February 10, 2022
New method to detect when hydrogen fuel cells are experiencing a failure
Scientists from Graduate School of Systems and Information Engineering at the University of Tsukuba introduced a new technique for detecting when a hydrogen fuel cell is experiencing reduced efficiency due to periods of excess or insufficient water. By using sensors that measure magnetic flux density, the amount of current generated can be monitored noninvasively, which can signal a problem. This work may lead to technology that can improve the reliability of fuel cells, while also significantly reducing the carbon footprint of cars.
As the search continues for ecofriendly transportation technologies to replace the internal combustion engine, cars powered by hydrogen fuel cells are looking better every day.
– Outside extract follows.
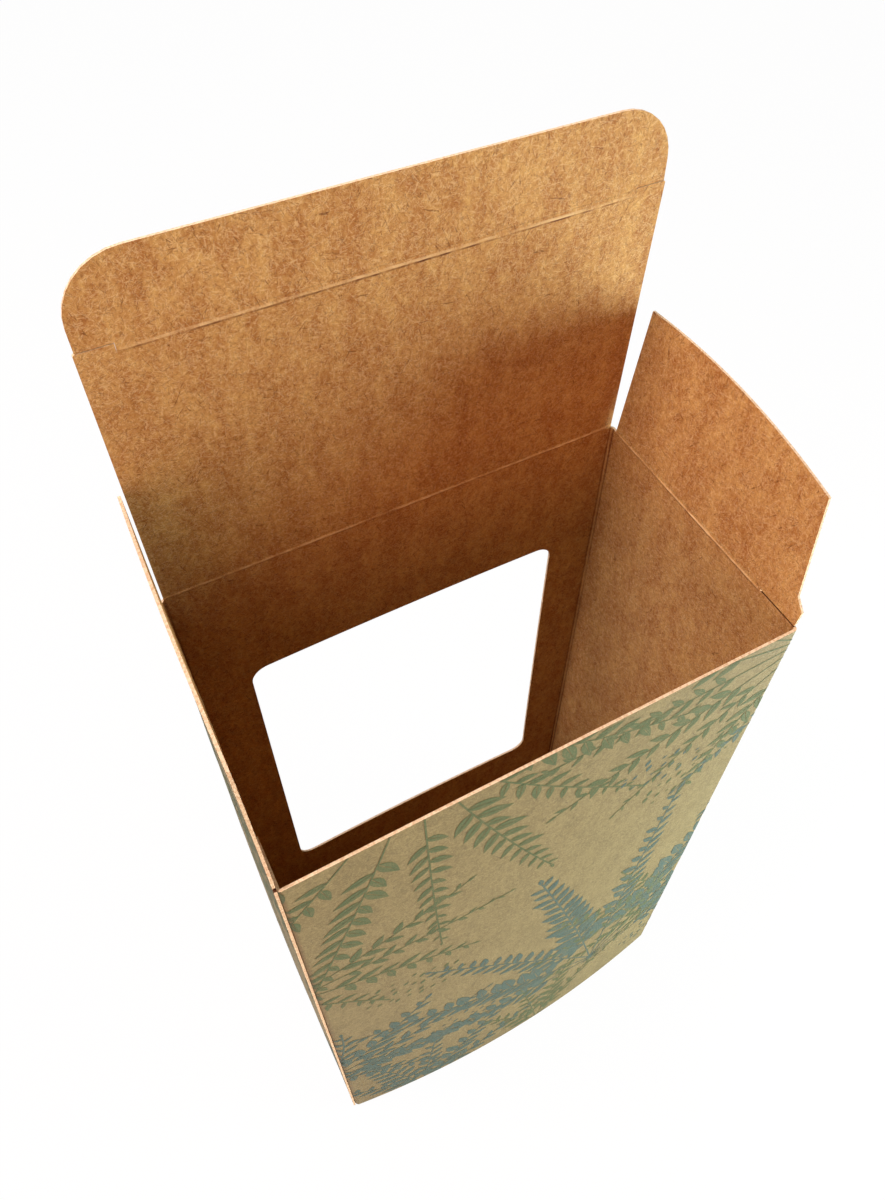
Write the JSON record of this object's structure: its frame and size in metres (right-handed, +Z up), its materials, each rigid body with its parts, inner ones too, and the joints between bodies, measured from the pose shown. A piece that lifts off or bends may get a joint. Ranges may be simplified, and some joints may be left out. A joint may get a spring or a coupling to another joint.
{
  "type": "window folding carton",
  "caption": "Upright folding carton in kraft board, open at the top, with a hinged tuck lid, two dust flaps, a closed foot and a round-cornered window in the rear wall.",
  "frame": {"origin": "centre of the carton's foot, on the underside of the closed foot panel", "axes": "+Z up, +X to the right and +Y to the back, seen from the printed front wall; the lid is hinged on the rear wall"},
  "size_m": [0.1043, 0.0638, 0.2477],
  "materials": {
    "kraft_board": "uncoated unbleached kraft, printed outside in two inks"
  },
  "bodies": {
    "carton": {"carton_body": "kraft_board"},
    "lid": {"lid_panel": "kraft_board"},
    "tuck": {"tuck_flap": "kraft_board"},
    "left_dust": {"dust_flap_left": "kraft_board"},
    "right_dust": {"dust_flap_right": "kraft_board"}
  },
  "joints": [
    {"name": "lid_crease", "type": "hinge", "parent": "carton", "child": "lid", "pos_m": [0, 0.02925, 0.175], "axis": [1, 0, 0], "range_deg": [-112, 88]},
    {"name": "tuck_crease", "type": "hinge", "parent": "lid", "child": "tuck", "pos_m": [0, 0.02724, 0.23266], "axis": [1, 0, 0], "range_deg": [-86, 94]},
    {"name": "left_dust_crease", "type": "hinge", "parent": "carton", "child": "left_dust", "pos_m": [-0.04975, 0, 0.1742], "axis": [0, 1, 0], "range_deg": [-100, 90]},
    {"name": "right_dust_crease", "type": "hinge", "parent": "carton", "child": "right_dust", "pos_m": [0.04975, 0, 0.1742], "axis": [0, -1, 0], "range_deg": [-94, 96]}
  ]
}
In addition to producing zero carbon emissions, these electrical energy generation devices are highly efficient and operate at lower temperatures compared with other methods. One main type is called a proton exchange membrane fuel cell (PEMFC). In it, a membrane that is permeable to hydrogen nuclei (which are just single protons) separates oxygen and hydrogen compartments. When protons travel across the membrane to combine with oxygen atoms, electrons flow through a wire to complete a water molecule, which is the only product besides electricity. However, a PEMFC is susceptible to failure owing to either becoming dried out, or excess water flooding the system. To ensure peak performance, new detectors are required that will quickly sense when this is happening, especially in stacks of fuel cells in which it can be difficult to pinpoint where the problem is occurring.
Now, a team of researchers at the University of Tsukuba have developed a new system based on the magnetic flux produced by electrical currents inside the fuel cell. When the system is operating correctly, the electrical currents produced will generate a characteristic pattern of magnetic fields that can be detected by sensors. This allows failure states to be immediately registered owing to the changes in the magnetic flux. "Water conditions make fuel cell performance unpredictable and unreliable, even under nominally identical operating conditions," author Professor Yutaro Akimoto says.
The team tested their system with an air-cooled 50-Watt PEMFC stack consisting of five fuel cells. The magnetic flux density was measured using sensors that were placed inside cooling holes. If a fault was detected, the appropriate control measured could be implemented. "Our research opens the possibility for automated control systems to be integrated into future fuel cells," Professor Akimoto says. This can pave the way for more efficient and practical zero-emission vehicles.
The work is published in Fuel Cells as "Experimental investigation of stable PEMFC control using magnetic sensor probes."